■ **WHAT IS NEEDED**: Identify the lines that contain the word "materials" and copy each one.

* begin *

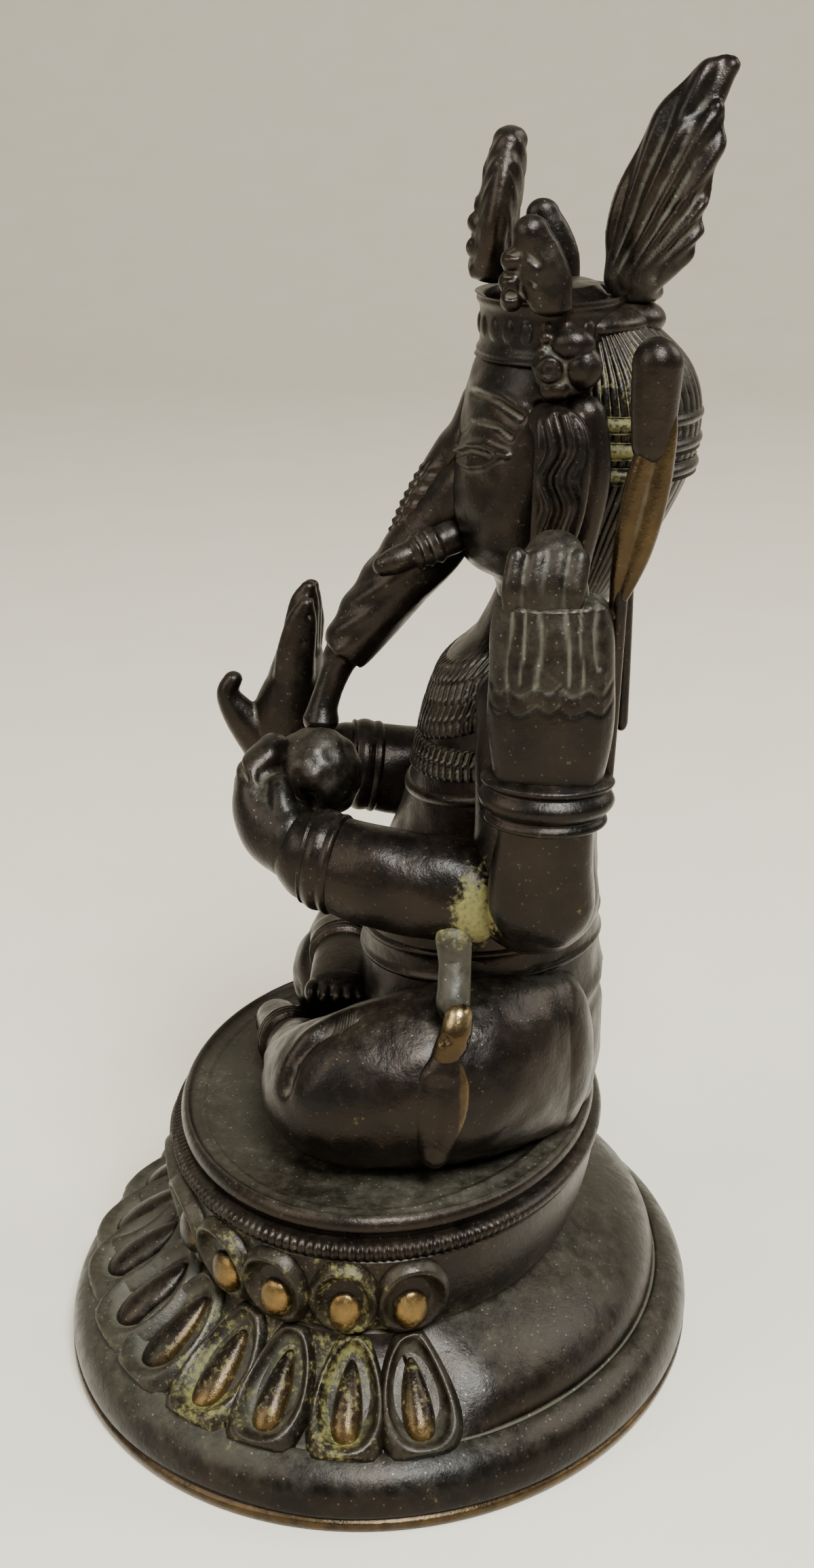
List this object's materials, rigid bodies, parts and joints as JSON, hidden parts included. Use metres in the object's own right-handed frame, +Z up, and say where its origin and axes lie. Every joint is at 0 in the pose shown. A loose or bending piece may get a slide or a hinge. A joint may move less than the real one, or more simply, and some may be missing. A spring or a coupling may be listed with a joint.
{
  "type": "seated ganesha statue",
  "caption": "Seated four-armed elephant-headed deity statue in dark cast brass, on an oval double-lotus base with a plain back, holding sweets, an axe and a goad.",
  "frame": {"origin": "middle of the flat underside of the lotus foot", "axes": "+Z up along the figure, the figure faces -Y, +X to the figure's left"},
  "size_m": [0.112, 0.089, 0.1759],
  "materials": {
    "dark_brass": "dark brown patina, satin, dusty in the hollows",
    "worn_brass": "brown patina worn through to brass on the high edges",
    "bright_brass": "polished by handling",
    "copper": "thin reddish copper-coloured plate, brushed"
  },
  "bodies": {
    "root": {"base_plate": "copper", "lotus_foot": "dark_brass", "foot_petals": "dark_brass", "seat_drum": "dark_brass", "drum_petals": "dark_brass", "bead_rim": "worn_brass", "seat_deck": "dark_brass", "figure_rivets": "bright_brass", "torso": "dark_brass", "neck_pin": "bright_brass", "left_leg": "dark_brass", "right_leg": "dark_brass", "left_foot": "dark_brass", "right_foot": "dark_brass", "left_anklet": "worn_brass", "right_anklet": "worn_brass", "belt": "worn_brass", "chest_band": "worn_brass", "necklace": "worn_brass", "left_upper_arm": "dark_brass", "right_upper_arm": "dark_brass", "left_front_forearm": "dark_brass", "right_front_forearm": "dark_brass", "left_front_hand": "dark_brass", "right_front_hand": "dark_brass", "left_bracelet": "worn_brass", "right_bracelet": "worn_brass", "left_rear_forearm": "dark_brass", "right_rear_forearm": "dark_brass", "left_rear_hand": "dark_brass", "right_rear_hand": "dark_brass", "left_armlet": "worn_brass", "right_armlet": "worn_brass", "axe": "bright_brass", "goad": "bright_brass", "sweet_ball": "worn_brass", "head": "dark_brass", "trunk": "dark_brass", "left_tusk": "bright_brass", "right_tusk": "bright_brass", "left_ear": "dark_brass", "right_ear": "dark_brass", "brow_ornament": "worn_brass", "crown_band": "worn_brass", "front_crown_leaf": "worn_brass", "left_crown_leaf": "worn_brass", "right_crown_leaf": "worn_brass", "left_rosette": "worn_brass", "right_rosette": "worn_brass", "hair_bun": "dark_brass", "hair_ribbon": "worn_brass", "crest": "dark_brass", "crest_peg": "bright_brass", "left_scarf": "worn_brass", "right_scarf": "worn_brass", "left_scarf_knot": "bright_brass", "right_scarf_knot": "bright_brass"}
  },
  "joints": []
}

* end *

■ **EXPECTED ANSWER**:
List this object's materials, rigid bodies, parts and joints as JSON, hidden parts included. Use metres in the object's own right-handed frame, +Z up, and say where its origin and axes lie. Every joint is at 0 in the pose shown. A loose or bending piece may get a slide or a hinge. A joint may move less than the real one, or more simply, and some may be missing. A spring or a coupling may be listed with a joint.
  "materials": {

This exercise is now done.